__The problem__
Pull every line containing "Blender" out of the material below.

-- Information shown start --

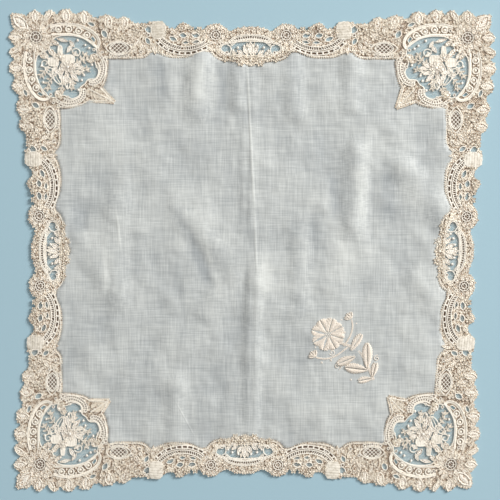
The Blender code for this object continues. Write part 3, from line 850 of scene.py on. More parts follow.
class Half:
    # Sets the motifs of half a corner or half a side into the plan: turned to
    # their place, and mirrored or not
    def __init__(self, heap, turn, mirror, seed):
        self.heap, self.turn, self.mirror = heap, turn, mirror
        self.chance = random.Random(seed)

    def spot(self, place):
        a, b = place[:2]
        if self.mirror == "diagonal":
            a, b = b, a
        if self.mirror == "middle":
            a = 2.0 * halfSide - a
        return turned((a, b), self.turn)

    def angle(self, degrees):
        fullTurn = {"diagonal": 90.0, "middle": 180.0}
        if self.mirror:
            degrees = fullTurn[self.mirror] - degrees
        return -degrees - 90.0 * self.turn

    def loop(self, points):
        return [self.spot(point) for point in points]

    def stamp(self, kind, place, size, degrees, lift, tone, finish=0):
        wobble = self.chance.uniform(-5.0, 5.0)
        tone = min(1.0, tone + self.chance.uniform(-0.22, 0.22))
        lift = lift + self.chance.uniform(-0.08, 0.08)
        self.heap.stamp(kind, self.spot(place), size, self.angle(degrees) + wobble, lift, tone, finish)

    def leaf(self, place, length, width, degrees, way):
        rise, lift, kind, tone = way
        self.stamp(kind, place, (0.5 * length, 0.5 * width, rise), degrees, lift, tone)

    def leaves(self, rows, way):
        for row in rows:
            self.leaf(row[:2], *row[2:], way)

    def dots(self, places):
        for place in places:
            self.stamp("dot", place, (1.0, 1.0, 0.9), 0.0, 0.6, 1.0)

    def flower(self, place, radius, petals, rise, lift, start=0.0):
        width = 1.155 * radius * math.sin(math.pi / petals)
        for degrees in around(petals, start):
            spot = onward(place, 0.58 * radius, degrees)
            self.leaf(spot, 0.86 * radius, width, degrees, (rise, lift, "petal", 0.62))
        self.stamp("dot", place, (0.24 * radius, 0.24 * radius, rise), 0.0, lift, 0.85)

    def cords(self, lines, radius, height, tone, closed=False):
        paths = [[(*self.spot(point), height) for point in line] for line in lines]
        self.heap.cords(paths, radius, tone, cordFinish, closed)

    def loops(self, lines, *way):
        self.cords(lines, *way, True)

    def tape(self, path, near, far, height, tone, finish):
        # A woven tape along a path, between two distances to its side
        shares, rise = np.array((0.0, 0.14, 0.5, 0.86, 1.0)), np.array((-0.4, 0.0, 0.12, 0.0, -0.4))
        count, wide = len(path), len(shares)
        points, stitches = np.zeros((count, wide, 3)), np.zeros((count, wide, 3))
        for i, share in enumerate(shares):
            points[:, i, :2] = self.loop(beside(path, near + share * (far - near)))
        points[:, :, 2] = height + rise
        run = np.cumsum(np.linalg.norm(np.diff(np.array(path)[:, :2], axis=0), axis=1))
        stitches[1:, :, 0] = run[:, None]
        stitches[:, :, 1] = (shares - 0.5) * abs(far - near)
        stitches[:, :, 2] = height
        faces = [
            (i * wide + j, i * wide + (j + 1) % wide, (i + 1) * wide + (j + 1) % wide, (i + 1) * wide + j)
            for i in range(count - 1) for j in range(wide)
        ]
        faces += [tuple(range(wide - 1, -1, -1)), tuple((count - 1) * wide + j for j in range(wide))]
        across, ahead = points[0, 3] - points[0, 1], points[1, 1] - points[0, 1]
        if across[0] * ahead[1] < across[1] * ahead[0]:
            faces = [face[::-1] for face in faces]
        shape = {
            "corners": np.array([corner for face in faces for corner in face], np.int32),
            "sizes": np.array([len(face) for face in faces], np.int32),
        }
        self.heap.add(shape, points.reshape(-1, 3), tone, finish, stitches.reshape(-1, 3))

    def ladder(self, path, near, far, spacing, radius, height):
        # Short threads between two cords over a tape painted dark, as the shade in the holes, so that small
        # dark holes are left
        self.tape(path, near, far, 0.62, -0.8, shadedGroundFinish)
        ones, twos = (evenly(beside(path, distance), spacing) for distance in (near, far))
        for i in range(min(len(ones), len(twos))):
            start = (*self.spot(ones[i]), height)
            end = (*self.spot(twos[i * len(twos) // len(ones)]), height)
            self.heap.thread(start, end, radius)


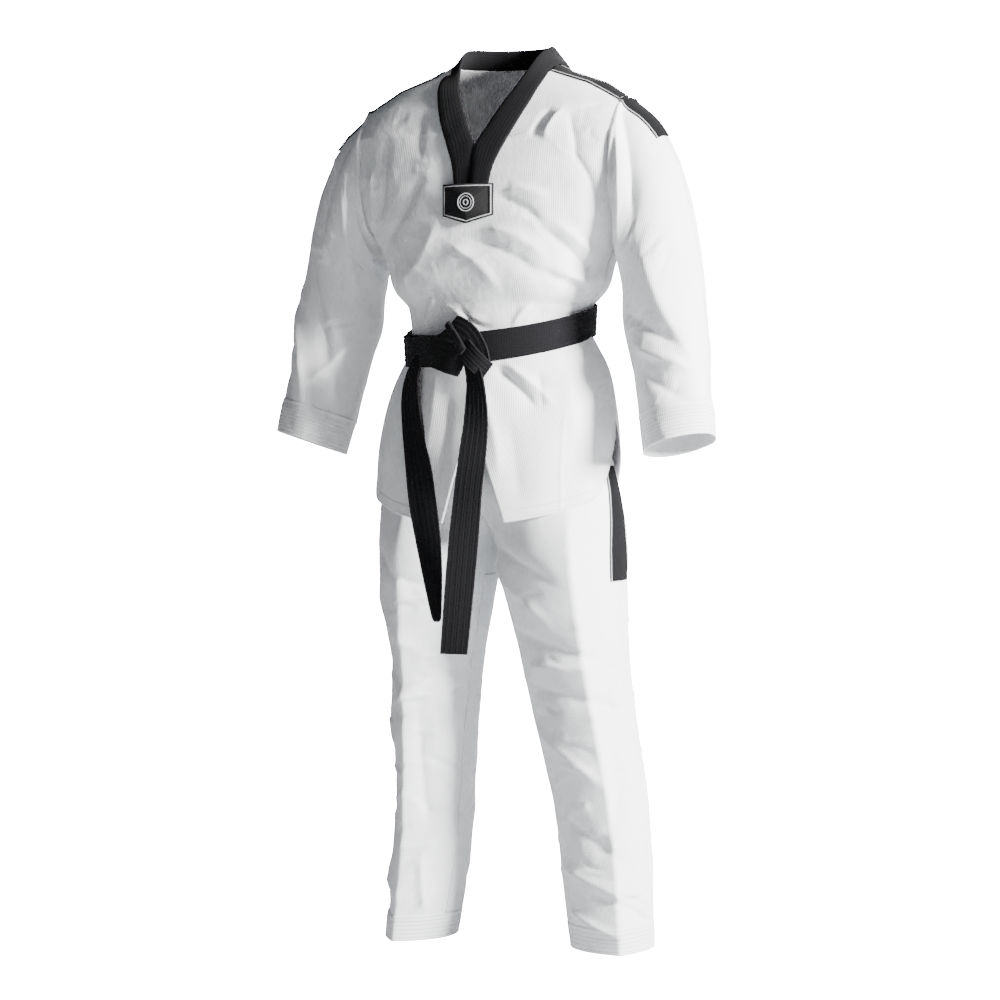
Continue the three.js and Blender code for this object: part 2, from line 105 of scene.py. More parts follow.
def crumple(a, b, size, seed):
    # Small creases of handled cloth: the mean of five ridged waves, 1 - 2|sin|, bent by slower waves.
    rng = np.random.default_rng(seed)
    total = np.zeros_like(a)
    waves = zip(rng.uniform(0, tau, 5), rng.uniform(0, tau, 5), rng.uniform(0.7, 2.2, 5))
    for turn, phase, stretch in waves:
        bend = 0.9 * np.sin((a * math.sin(turn) - b * math.cos(turn)) * 3.1 / size + phase * 2)
        bend += 0.7 * np.sin((a + b * 0.6) * 4.7 / size + phase)
        wave = (a * math.cos(turn) + b * math.sin(turn)) * math.pi / (size * stretch) + phase + bend
        total += (1 - 2 * np.abs(np.sin(wave))) * np.sin(wave * 0.31 + bend + phase)
    return total / 5


def ripple(a, b, size, seed):
    # Slow unevenness of cloth: the mean of nine sine waves with seeded directions.
    rng = np.random.default_rng(seed)
    total = np.zeros_like(a)
    waves = zip(rng.uniform(0, tau, 9), rng.uniform(0, tau, 9), rng.uniform(0.6, 1.7, 9))
    for turn, phase, stretch in waves:
        total += np.sin((a * math.cos(turn) + b * math.sin(turn)) * tau / (size * stretch) + phase)
    return total / 9


def smallFolds(seed, count, aroundRange, heightRange):
    # Short nearly level creases at seeded places: length 25 to 70 mm, width 4 to 8 mm, height 1 to 2 mm.
    rng = np.random.default_rng(seed)
    rows = []
    for a, z in zip(rng.uniform(*aroundRange, count), rng.uniform(*heightRange, count)):
        turn, length = rng.normal(0, 0.35), rng.uniform(0.025, 0.070)
        width = rng.uniform(0.004, 0.008)
        height = rng.choice([-1, 1]) * rng.uniform(0.0009, 0.0021)
        bow = rng.uniform(-0.006, 0.006)
        rows.append((a, z, a + length * math.cos(turn), z + length * math.sin(turn), width, height, 0.5, bow))
    return rows


def makeObject(name, grids, finish, uvs=None, closed=False, wall=None):
    # One mesh from one or more grids of points (rows, columns, 3), quads between neighbours.
    verts, faces, uvList = [], [], []
    base = 0
    for n, p in enumerate(grids):
        rows, cols = p.shape[:2]
        j, i = np.meshgrid(np.arange(rows - 1), np.arange(cols if closed else cols - 1), indexing="ij")
        i2 = (i + 1) % cols
        quad = np.stack([j * cols + i, j * cols + i2, (j + 1) * cols + i2, (j + 1) * cols + i], -1)
        faces.append(quad.reshape(-1, 4) + base)
        verts.append(p.reshape(-1, 3))
        if uvs is not None:
            uv = uvs[n]
            if closed:
                uv = np.concatenate([uv, uv[:, :1] + [[[wrapLength(p), 0]]]], 1)
            k = i + 1
            corner = np.stack([uv[j, i], uv[j, k], uv[j + 1, k], uv[j + 1, i]], 2)
            uvList.append(corner.reshape(-1, 2))
        base += rows * cols
    mesh = bpy.data.meshes.new(name)
    faces = np.concatenate(faces)
    mesh.from_pydata(np.concatenate(verts).tolist(), [], faces.tolist())
    mesh.polygons.foreach_set("use_smooth", np.ones(len(faces), bool))
    if uvs is not None:
        layer = mesh.uv_layers.new(name="UVMap")
        layer.data.foreach_set("uv", np.concatenate(uvList).astype(np.float32).ravel())
    obj = bpy.data.objects.new(name, mesh)
    bpy.context.scene.collection.objects.link(obj)
    if wall:
        solid = obj.modifiers.new("wall", "SOLIDIFY")
        solid.thickness = wall
        solid.offset = -1
        solid.use_even_offset = False
    obj.data.materials.append(finish)
    mesh.update()
    return obj


def wrapLength(p):
    # Length round a closed grid's first row.
    return float(np.linalg.norm(np.diff(np.concatenate([p[0], p[0][:1]]), axis=0), axis=1).sum())


def clothUv(p):
    # Metres across and metres up from the first row, so a weave keeps its size.
    across = np.zeros(p.shape[:2])
    across[:, 1:] = np.cumsum(np.linalg.norm(np.diff(p, axis=1), axis=2).mean(0))[None, :]
    up = np.zeros(p.shape[:2])
    up[1:] = np.cumsum(np.linalg.norm(np.diff(p, axis=0), axis=2).mean(1))[:, None]
    return np.stack([across, up], -1)


def surfaceArea(p, closed=False):
    # Sum of the grid's quads, each as half the length of its diagonals' cross product.
    q = np.concatenate([p, p[:, :1]], 1) if closed else p
    diagonals = np.cross(q[1:, 1:] - q[:-1, :-1], q[1:, :-1] - q[:-1, 1:])
    return float(0.5 * np.linalg.norm(diagonals, axis=2).sum())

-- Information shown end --

__Solution for this task__
The Blender code for this object continues. Write part 3, from line 850 of scene.py on. More parts follow.
Continue the three.js and Blender code for this object: part 2, from line 105 of scene.py. More parts follow.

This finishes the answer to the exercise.